Book of the Dead of Nakht, sheet 13, Eighteenth Dynasty
© Trustees of the British Museum
Figure 30 Book of the Dead of Nakht, sheet 13, Eighteenth Dynasty (EA 10471.13)

‘Element’ here does not mean ‘figure’, in the sense of complete human figures. Rather, it means the elements out of which figures are composed – an arm, a foot, a torso, etc. Neither does it mean that the elements are seen from the front. Feet, for example, are always represented as if seen from the side. What it means is that the elements are represented as if they are seen straight on. Or more to the point, they are depicted as if what is being represented is a mental image of the element in its entirety, not subject at all to the vagaries of perception, e.g. to the spectator moving around the object, to moving one’s head, etc.

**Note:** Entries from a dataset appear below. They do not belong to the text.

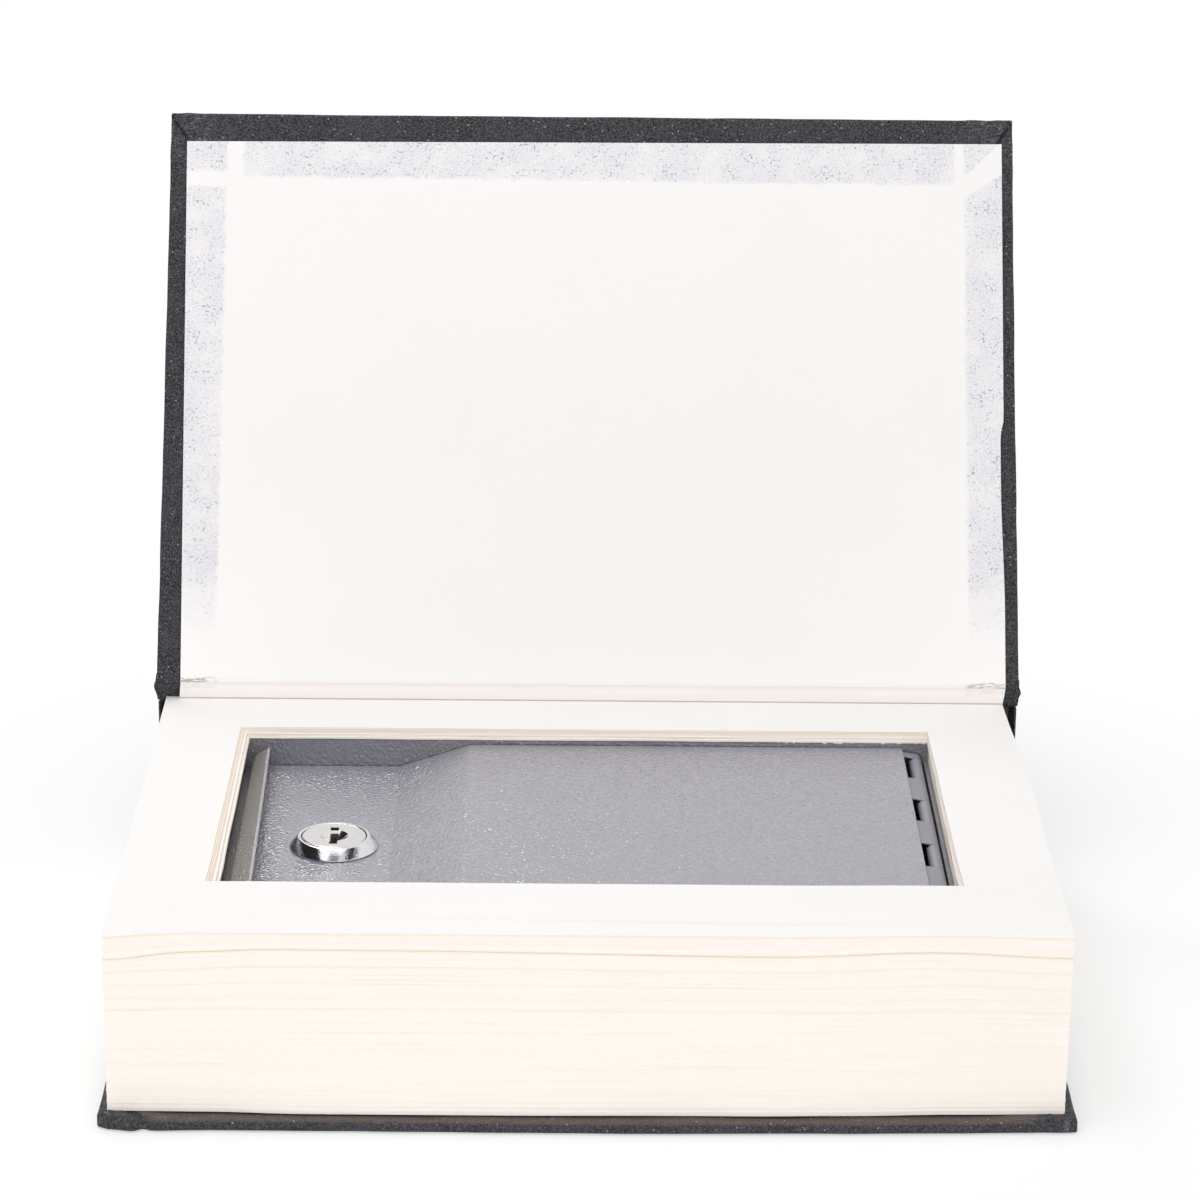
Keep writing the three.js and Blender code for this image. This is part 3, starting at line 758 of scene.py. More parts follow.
def lining():
    """Glued lining paper over open gauze, with the covering's dark turn-ins at both ends."""
    made = Recipe("Spine lining")
    where = made.place()
    across, up = (made.part(where, axis) for axis in (0, 2))
    gauze = (across * 4.2).sine().step(0.55, 0.95).top((up * 4.2).sine().step(0.55, 0.95))
    glue = made.cloud(where, 0.12, 4.0)
    colour = made.mix(glue.step(0.35, 0.7), (0.69, 0.6, 0.46), (0.56, 0.46, 0.32))
    colour = made.mix(gauze * 0.4, colour, (0.8, 0.76, 0.68))
    ends = across.step(111, 112).top(across.step(-111, -112))
    colour = made.mix(ends, colour, (0.02, 0.02, 0.023))
    return made.finish(
        Base_Color=colour, Roughness=0.75, Normal=made.bump(gauze + glue, 0.4, 0.12)
    )


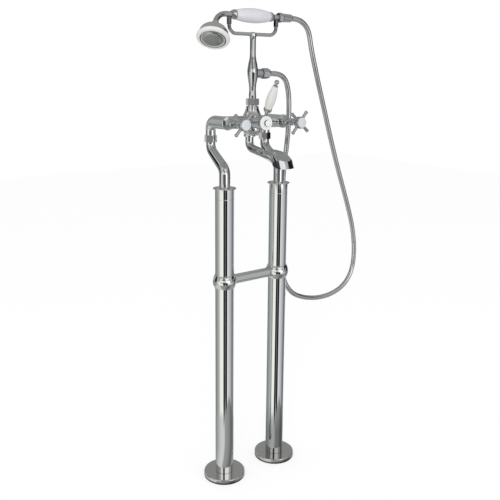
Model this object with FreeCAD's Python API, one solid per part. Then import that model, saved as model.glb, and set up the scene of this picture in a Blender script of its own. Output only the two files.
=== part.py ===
"""Floor standing bath filler: two standpipes, a bridge mixer with crosshead valves and a diverter lever,
a fan spout, and a hand shower with its hose on a cradle.

Millimetres. +Z is up, -Y is the bath side, +X runs from the hot standpipe to the cold one. The origin is on the
floor, midway between the two standpipes.
"""
import FreeCAD, Part
import math
import os

V = FreeCAD.Vector
UP = V(0, 0, 1)
DOWN = V(0, 0, -1)
FRONT = V(0, -1, 0)
RIGHT = V(1, 0, 0)
SIDES = {"left": -1, "right": 1}

# ---- stand -------------------------------------------------------------------------------------------------
INLET_SPACING = 180.0       # between the centres of the two standpipes, a standard size
SEAT = 0.3                  # gap between pieces of different bodies that rest on each other
RUNNING = 0.05              # radial clearance of a spindle in its bore

COVER_R = 57.5              # cover flange
COVER_H = 13.5
COVER_WALL = 2.0
PLATE_INSET = 5.0           # gap between the fixing plate and the cover's wall
PLATE_R = COVER_R - COVER_WALL - PLATE_INSET
PLATE_T = 5.0
SPIGOT_H = 30.0             # spigot on the plate, inside the standpipe
SCREW_R = 3.5
SCREW_INSET = 20.5          # from the plate's edge to the sides of the square of four floor screws
SCREW_OFFSET = PLATE_R - SCREW_INSET
COVER_EDGE = 2.5            # rounding of its top edge

PILLAR_R = 25.4
PILLAR_WALL = 1.5
BALL_Z = 574.5              # height of the ball tees and the crossbar
BALL_R = 32.0
BALL_LIP_R = 26.4           # thin ring where the standpipe enters the ball
BALL_LIP_H = 19.5
CROSSBAR_R = 13.0
CROSSBAR_WALL = 1.5
SOCKET_R = 14.8             # ring round each end of the crossbar
SOCKET_T = 1.0

CAP_TOP_Z = 827.5           # top of the cap's rim
CAP_RIM_R = 30.8
CAP_RIM_T = 3.0
CAP_SKIRT_H = 29.0          # from the rim's top to the joint with the standpipe
CAP_DOME = 2.5              # rise of the cap's top towards the pipe
CAP_SPIGOT_H = 12.0
JOINT_CHAMFER = 0.5         # fine groove at the joint line

SUPPLY_R = 11.0             # supply pipe inside the standpipe
SUPPLY_WALL = 1.0
INLET_SOCKET_R = 11.05      # socket for the house pipe
INLET_SOCKET_DEPTH = 20.0
INLET_SOCKET_WALL = 2.5
SUPPLY_OVERLAP = 14.0       # supply pipe end inside the cranked leg

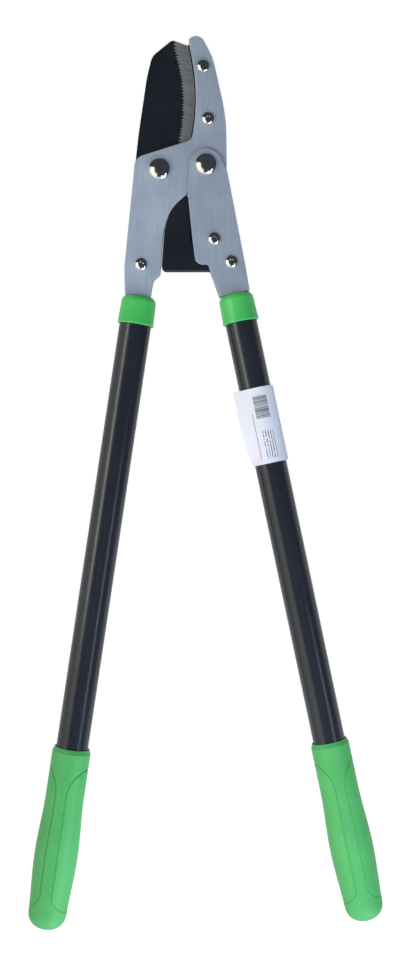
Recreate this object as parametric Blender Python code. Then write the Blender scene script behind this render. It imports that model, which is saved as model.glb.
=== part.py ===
"""Lopper with a power slot: a long handled cutter for branches, lying on its back.

The origin is on the axis of the main pivot, where the end of its bolt touches the ground. +Y runs from
the grips to the jaw, +X to the right as seen from the front, and +Z up from the ground to the front.

The left handle and the two jaw plates are one rigid frame. The right handle turns on the main pivot, and a
curved slot in its two drive plates pushes a pin in the tail of the blade, which turns on the blade pivot.

Points and corners are in millimetres in the named values below, and in metres once mm() has read them.
"""

import math

import bmesh
import bpy
from mathutils import Matrix, Vector

MM = 0.001


def mm(x, y):
    return Vector((x * MM, y * MM))


# Clearances
SEAT = 0.3 * MM                 # between two pieces that rest on each other
RUNNING = 0.3 * MM              # all round a pin or a bolt in its hole
SIDE_GAP = 0.6 * MM             # between the drive plates and the edge of the jaw plates

# Layers, counted out from the middle of the blade
BLADE_THICKNESS = 3.6 * MM
JAW_PLATE_THICKNESS = 2.5 * MM
HANDLE_PLATE_THICKNESS = 2.2 * MM
PLATE_EDGE = 0.4 * MM           # broken edge of a stamped plate

# Pivots and drive, from the main pivot
BLADE_PIVOT = mm(-37.2, -3.2)
BLADE_TURN_PER_HANDLE_TURN = 0.7
HANDLE_TURN = math.radians(52)
DRIVE_PIN = mm(-0.8, -74.4)
DRIVE_PIN_RADIUS = 3.0 * MM
DRIVE_PIN_BOSS_RADIUS = 7.0 * MM
DRIVE_SCREW = mm(6.6, -59.4)

# Mouth of the jaw plates: the edge that faces the blade
MOUTH_TOP = mm(-14.3, 101.6)
MOUTH_MIDDLE = mm(-5.6, 56.0)
MOUTH_BOTTOM = mm(-12.8, 12.0)
MOUTH_RADIUS = 160.0 * MM
HEEL_ABOVE_BOTTOM = 8.6 * MM    # where the cheek's top edge meets the mouth
HEEL_RADIUS = 6.0 * MM

# Hook: corners (x, y, radius) of its tip and its back, from the main pivot
HOOK_CORNERS = ((-4.5, 105.2, 7.0), (5.6, 86.0, 50.0), (16.2, 38.0, 130.0))
HOOK_TIP_RADIUS = 3.0 * MM
JAW_BOSS_RADIUS = 16.8 * MM     # round the main pivot

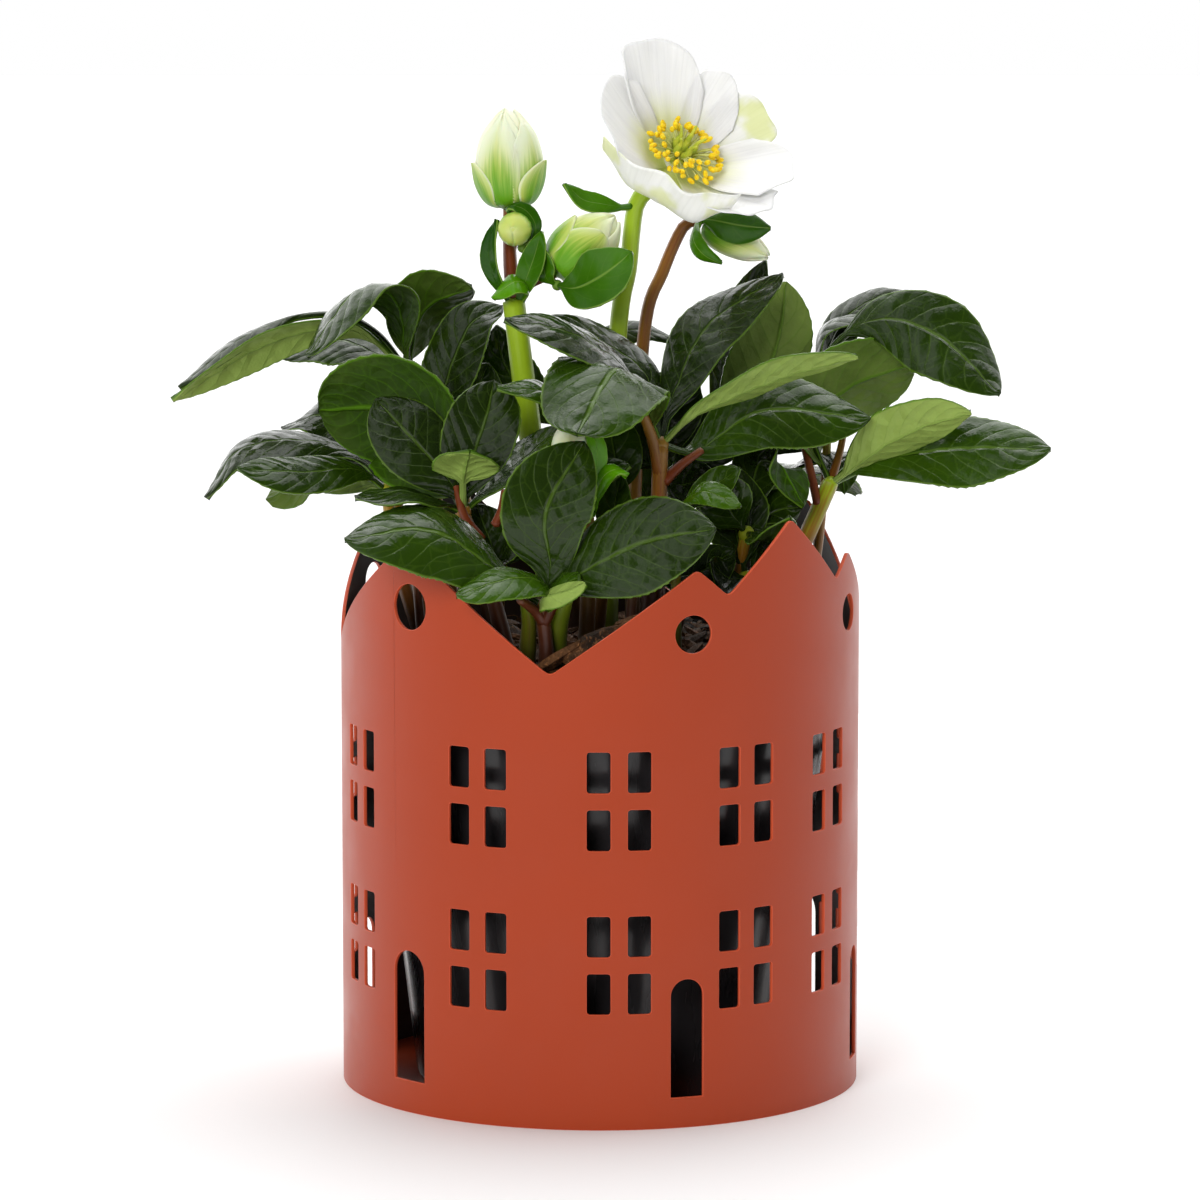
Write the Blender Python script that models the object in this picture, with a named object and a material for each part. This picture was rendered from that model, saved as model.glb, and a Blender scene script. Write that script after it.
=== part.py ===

That is to say, all accidental factors accruing to the perception of an object in real space and time are systematically excluded.

Another key term to describe this state of affairs is that the Egyptian system of representation is not, like the post-Greek/post-Renaissance western one, ‘observer-centred’. It is, rather, an ‘object-centred’ system.

Various types of questions follow. One is: what are the consequences of this for the way a picture is organised? A second is: why?

The answers below stick fairly close to Schäfer’s own words.

To take the second first: Schäfer begins by saying ‘It seems entirely obvious to most of us that we must render the perspective aspects of our visual impressions if we want to represent the outside world’ (p. 81). He says that for the most part we respond to people who do not do this – he cites ‘primitive’ people, untutored adults, and children – ‘by feeling superior’ (p. 81).

Yet it is perspectival representation, spectator-oriented representation, that has been the exception rather than the rule in human cultures. Our common sense is far from being universal common sense.

Schäfer was at pains to point out that Egyptians did not literally ‘see’ things differently from us. All human perception is, within certain norms, the same. As he says, no spear would ever have hit its target if the person who threw it did not have an ability to judge recession in space. The only alternative to the possibility that some people literally perceived objects in space differently is to accept that: ‘men have always been conscious of the phenomena of perspective at all periods, but for some reason they have not at all periods made use of this awareness in their drawings’ (p. 81).

This ‘reason’ at bottom, is that in the majority viewpoint, it is ‘appearance’ that is regarded as ‘an illusion which distorts things’; that ‘the thing is not as it is shown in perspective drawing’ (p. 88). What drives resistance to perspectival rendering is the experience of a ‘contradiction between perspective sense data and "objective" reality’ (p. 89). And, importantly, it is the sense of ‘objective reality’ that has been given priority.